2. MS-ESS3.D: Human activities, such as the release of greenhouse gases from burning fossil fuels, are major factors in the current rise in Earth’s mean temperature (global warming). Reducing the level of climate change and reducing human vulnerability to whatever climate changes do occur depend on the understanding of climate science, engineering capabilities, and other kinds of knowledge, such as understanding of human behavior and on applying that knowledge wisely in decisions and activities.

Other than these two standards, which you will clearly agree are junk science and should never be discussed in academic settings with impressionable kids nearby, we have copied the middle school standards word for word.

You are certainly welcome to send us public comments. As long as you’re not asking us to delete anything else or add these two standards back to the list, we will give your recommendations significant consideration. Please do double-check our spelling, we do have challenges with that.”

Here’s my final thought: I am tired of politicians and those in position of power who treat us like we are stupid.

Plain and simple, the new Oklahoma Academic Standards for Science are the National CCSS for Science.

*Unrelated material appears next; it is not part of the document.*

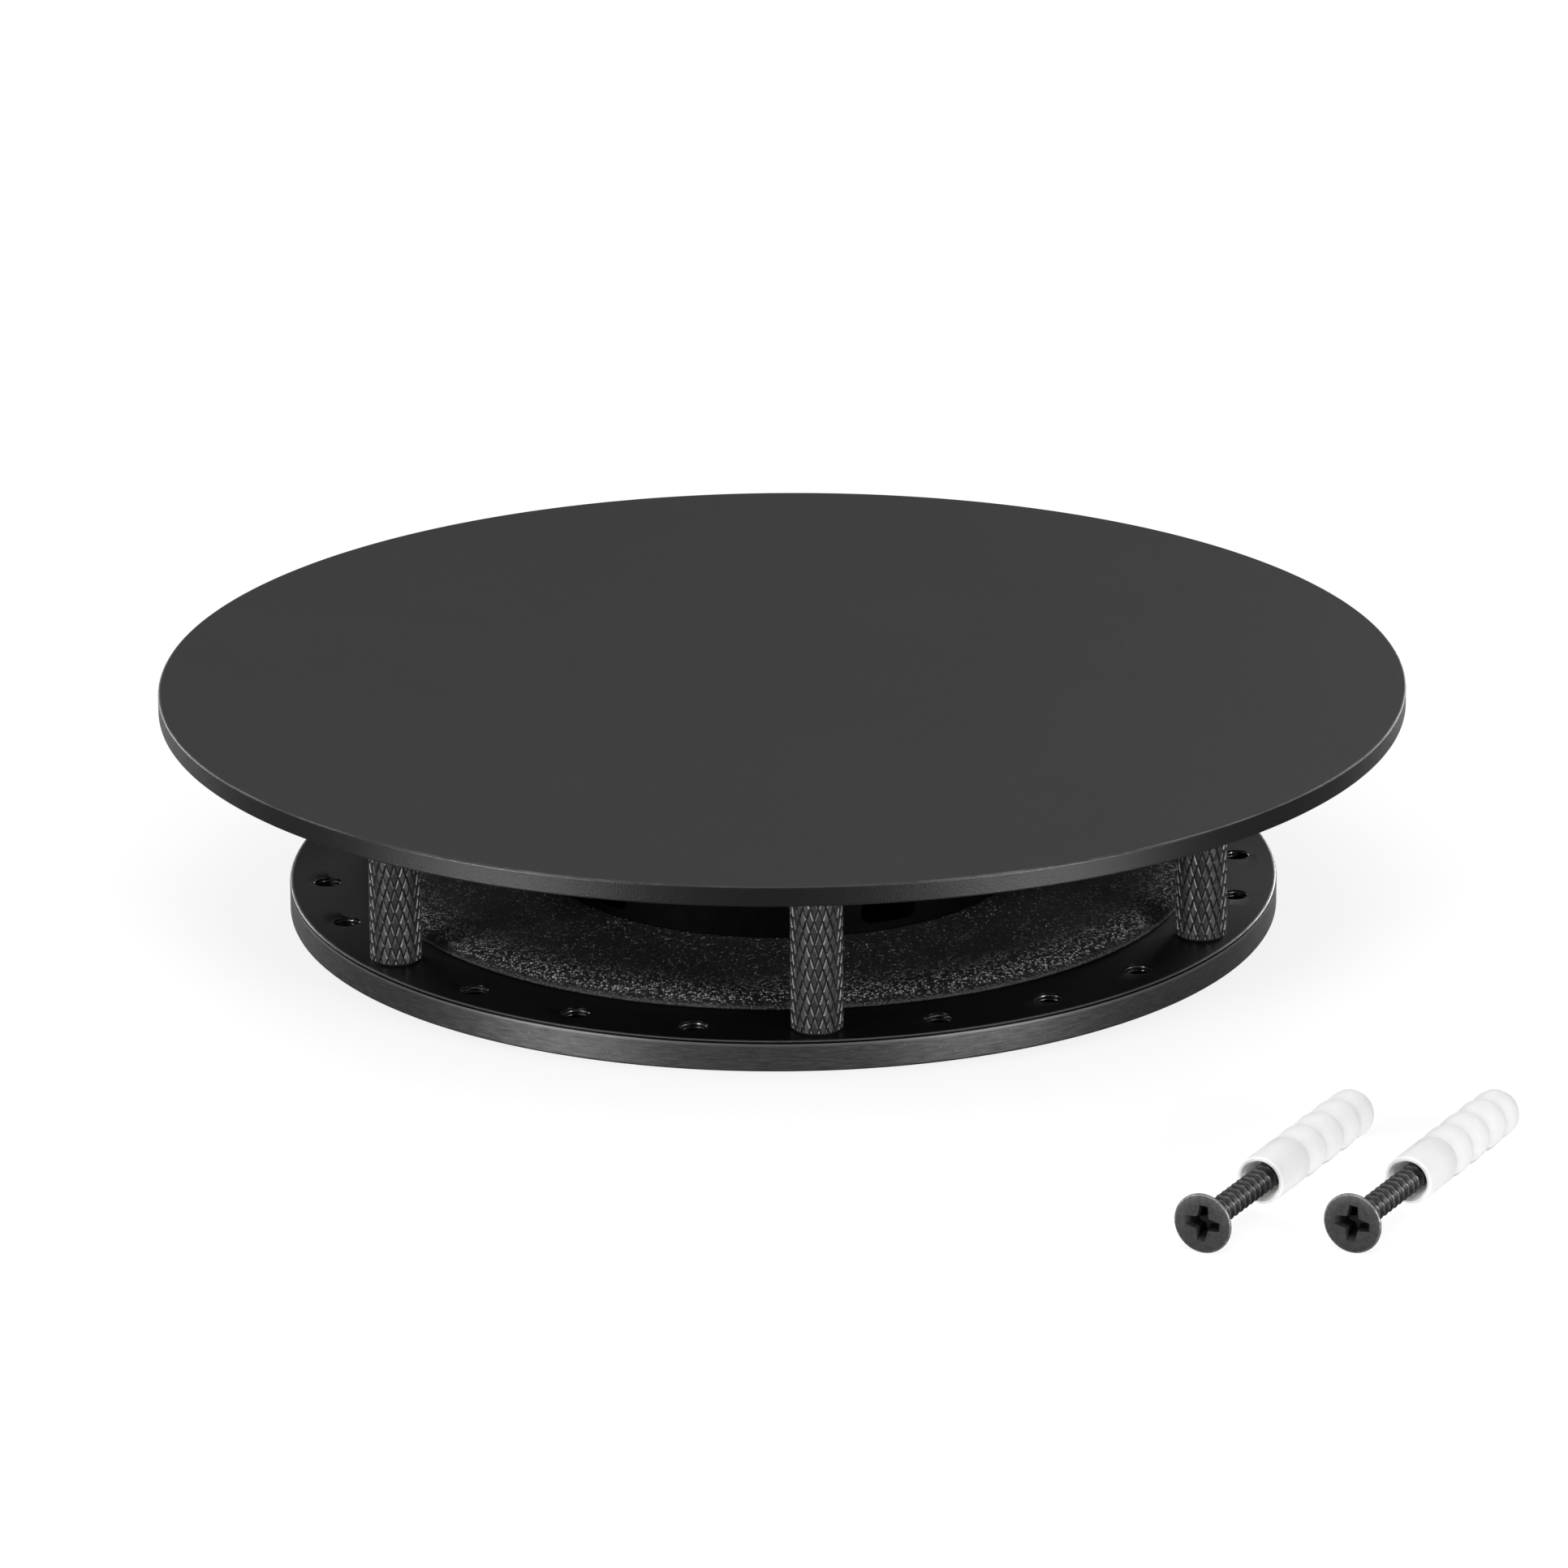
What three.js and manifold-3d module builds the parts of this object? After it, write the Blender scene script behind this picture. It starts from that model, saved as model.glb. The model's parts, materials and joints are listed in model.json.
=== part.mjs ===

There is no vestige of PASS left behind so this effort was much more than an “update.” There is no “reflection of the strengths of PASS,” rather they have been eradicated.

I could find NO instance in the middle school standards where we added any unique science standards for our state that were not in the NGSS; we only took away. If you have read the entire set of standards and found any new unique Oklahoma standards not based on NGSS, please comment back on this post.

I do know this—If a student in our school performed this level of plagiarism on a major project and took credit as his or her own original work, he or she would likely receive an F and be suspended!